Reggie Dylan: And there’s a connection between them going after Ward Churchill and Horowitz’ book, The Professors, which has a hundred professors in it, and the point you make at the end of your letter of, where does this end? You said the attempt to cleanse has no end.

Bill Ayers: It’s not only cowardly, it’s cynical. But it’s suicidal. And by cynical what I mean is that you don’t trust people and so you kind of try to parse out your own little place to have your career as a lefty. And that just makes me sad when it doesn’t make me sick. You have to believe that if you speak the truth, if you speak up and speak the truth as you understand it, and you’re willing to listen and be in dialogue with people, that people can get it. So the cowardliness of not speaking out—we see this in the Democratic Party all the time. Why won’t they speak out against the war?
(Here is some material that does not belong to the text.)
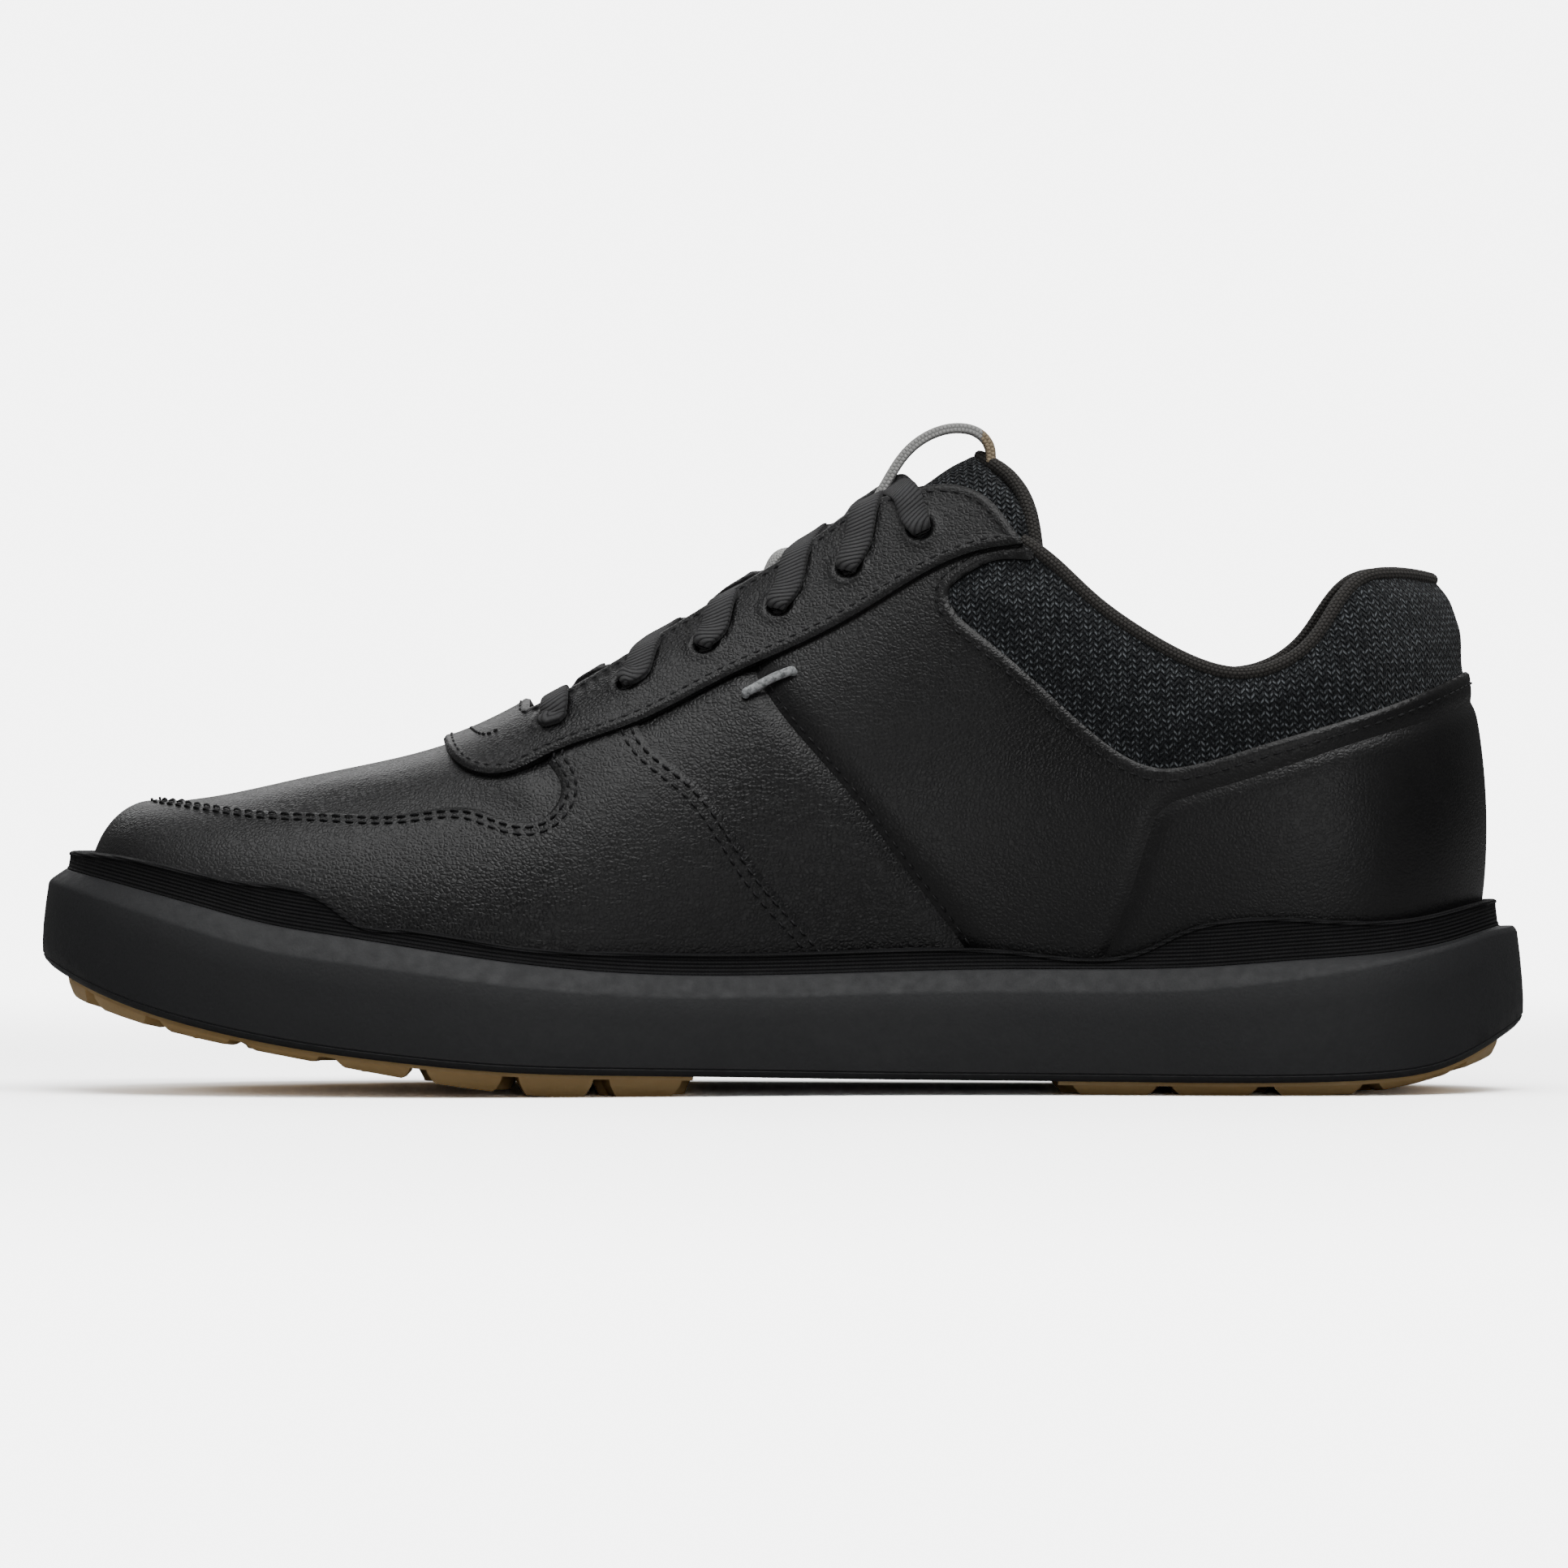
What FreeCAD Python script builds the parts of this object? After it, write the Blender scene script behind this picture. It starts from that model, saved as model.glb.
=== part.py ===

They know better, some of them. But they won’t. And partly because they’re bought into the same system. But even those who know better won’t do it, and the reason is they don’t trust people. And we as revolutionaries have to say that at the end of the day, people will be smart enough, good enough, strong enough to stand up. But why should they do it if we don’t have the courage to do it? And the letter I got was a cowardly letter. Its cynical, it’s cowardly, and it’s slippery.